SOURCE MATERIAL:
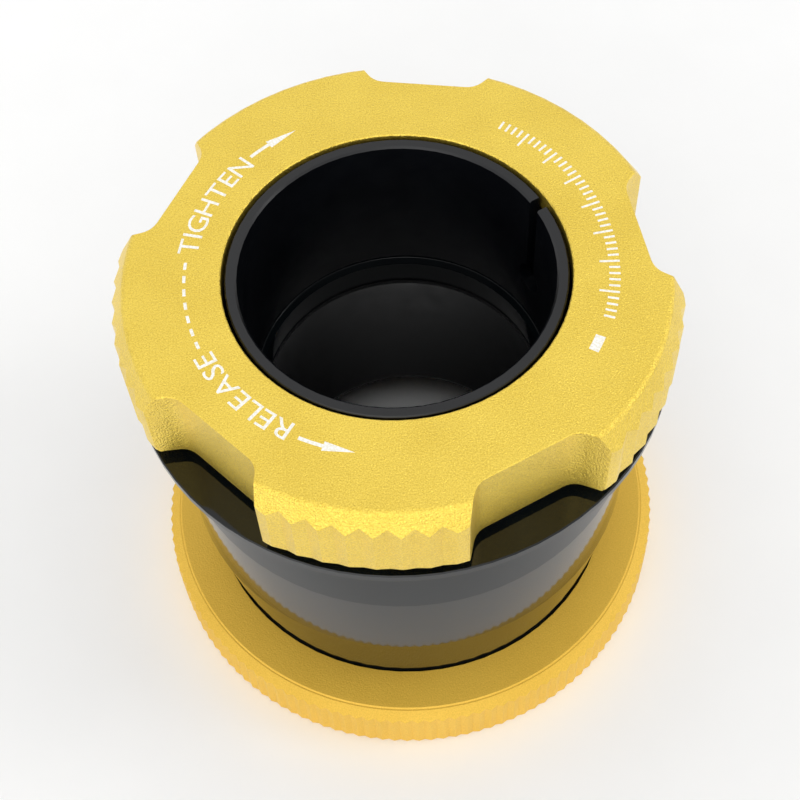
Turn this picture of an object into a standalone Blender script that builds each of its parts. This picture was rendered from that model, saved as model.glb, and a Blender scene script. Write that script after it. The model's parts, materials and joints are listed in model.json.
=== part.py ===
"""A straight-through twist-lock eyepiece holder for a telescope.

A split collet grips a 1.25 inch barrel. The gold lock ring turns about the optical axis, its three
helical cam grooves pull a tapered ring down inside the neck, and the taper closes the collet. The gold
coupling ring spins freely on the foot of the black barrel and screws onto the telescope's 2 inch thread.

The optical axis is Z. Z = 0 is the underside of the coupling ring, and the eyepiece goes in from above.
Lengths in the constants are millimetres. MM turns them into metres.
"""

from math import atan2, cos, degrees, hypot, pi, radians, sin

import bmesh
import bpy

MM = 0.001
GAP = 0.3

# Heights of the main faces above the underside of the coupling ring.
TOP_Z = 53.2
LOCK_RING_BOTTOM_Z = 43.45
FLANGE_TOP_Z = 42.2
COUPLING_TOP_Z = 7.3
SEAT_FACE_Z = 2.9

# Lock ring.
LOBES = 5
TEETH_ROUND = 70
TEETH_PER_LOBE = 8
SCALLOP_AZIMUTH = 8.05
SCALLOP_FLOOR_R = 24.87
SCALLOP_HALF_FLAT = 4.4
SCALLOP_FILLET = 2.3
SCALLOP_WALL_ANGLE = 50.0
LOCK_TIP_R = 28.73
LOCK_GROOVE_R = 28.2
LOCK_FACE_R = 27.27
BEVEL_SLOPE = 1.65
LOCK_HOLE_R = 17.5
LOCK_BORE_R = 22.8
LOCK_LIP = 2.2

# Lock motion.
LOCK_TURN = 60.0
CLAMP_TRAVEL = 1.2
PIN_COUNT = 3
PIN_AZIMUTH = 44.0
PIN_R = 0.8
PIN_Z = 48.2
CAM_TUBE_R = 1.25
CAM_PATH_R = 22.9

# Collet.
BORE_R = 15.95
COLLET_R = 17.15
COLLET_TOP_Z = 53.0
COLLET_BOTTOM_Z = 34.4
COLLET_COLLAR_R = 18.35
TAPER_TOP_Z = 50.4
TAPER_BOTTOM_Z = 45.7
COLLAR_BOTTOM_Z = 43.9
SLIT_AZIMUTH = 25.7
SLIT_WIDTH = 1.4
SLIT_HOLE_R = 1.75
SLIT_HOLE_Z = 40.8

# Clamp ring.
CLAMP_TOP_Z = 50.4
CLAMP_BOTTOM_Z = 46.0
CLAMP_R = 20.55
CLAMP_CLEARANCE = 0.5

# Neck.
NECK_R = 22.3
NECK_BORE_R = 20.9
NECK_TOP_Z = 49.9
NECK_BOTTOM_Z = 37.9
NECK_SEAT_Z = 37.6
NECK_SLOT_WIDTH = 2.4
SNAP_Z = (44.3, 44.9)

# Barrel.
FLANGE_R = 28.4
FLANGE_THICKNESS = 1.1
BARREL_TOP_R = 25.1
BARREL_R = 25.65
BARREL_CREST_Z = 29.3
BARREL_WAIST_R = 25.42
BARREL_WAIST_Z = 18.0
FOOT_TOP_Z = 7.6
FOOT_R = 23.85
BARREL_BOTTOM_Z = 4.8
LEDGE_Z = 34.1
LIP_R = 15.45
LIP_BOTTOM_Z = 30.7

# Baffle tube and foot.
BAFFLE_BORE_R = 15.5
BAFFLE_R = 16.75
BAFFLE_TOP_Z = 30.35
BAFFLE_BOTTOM_Z = 9.4
COLLAR_R = 21.9
COLLAR_THICKNESS = 1.2
FOOT_BORE_R = 22.2
SEAT_BORE_R = 20.4
SEAT_R = 24.6
SEAT_TOP_Z = 4.5

# Coupling ring.
COUPLING_TEETH = 130
COUPLING_TIP_R = 29.95
COUPLING_GROOVE_R = 29.66
COUPLING_FACE_R = 28.4
COUPLING_HOLE_R = 24.0
COUPLING_LIP = 1.7
THREAD_MAJOR_R = 25.45
THREAD_MINOR_R = 24.95
THREAD_PITCH = 25.4 / 24

# Headless screws at the back of the barrel.
SCREW_R = 1.0
SCREW_AZIMUTH = 98.0
SCREW_Z = 36.0
NECK_SCREW_AZIMUTHS = (58.0, 138.0)
NECK_SCREW_Z = 39.4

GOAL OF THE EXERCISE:
Give again, word for word, the lines of the listing, starting at its first line and ending with the line containing "coupling ring spins".

SOLUTION TO THE PROBLEM:
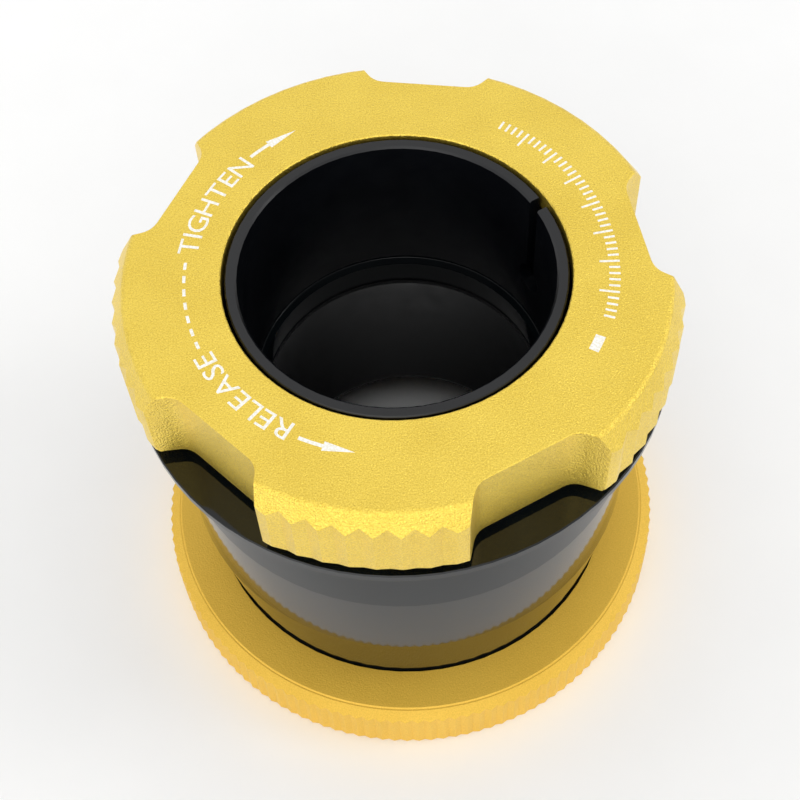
Turn this picture of an object into a standalone Blender script that builds each of its parts. This picture was rendered from that model, saved as model.glb, and a Blender scene script. Write that script after it. The model's parts, materials and joints are listed in model.json.
=== part.py ===
"""A straight-through twist-lock eyepiece holder for a telescope.

A split collet grips a 1.25 inch barrel. The gold lock ring turns about the optical axis, its three
helical cam grooves pull a tapered ring down inside the neck, and the taper closes the collet. The gold
coupling ring spins freely on the foot of the black barrel and screws onto the telescope's 2 inch thread.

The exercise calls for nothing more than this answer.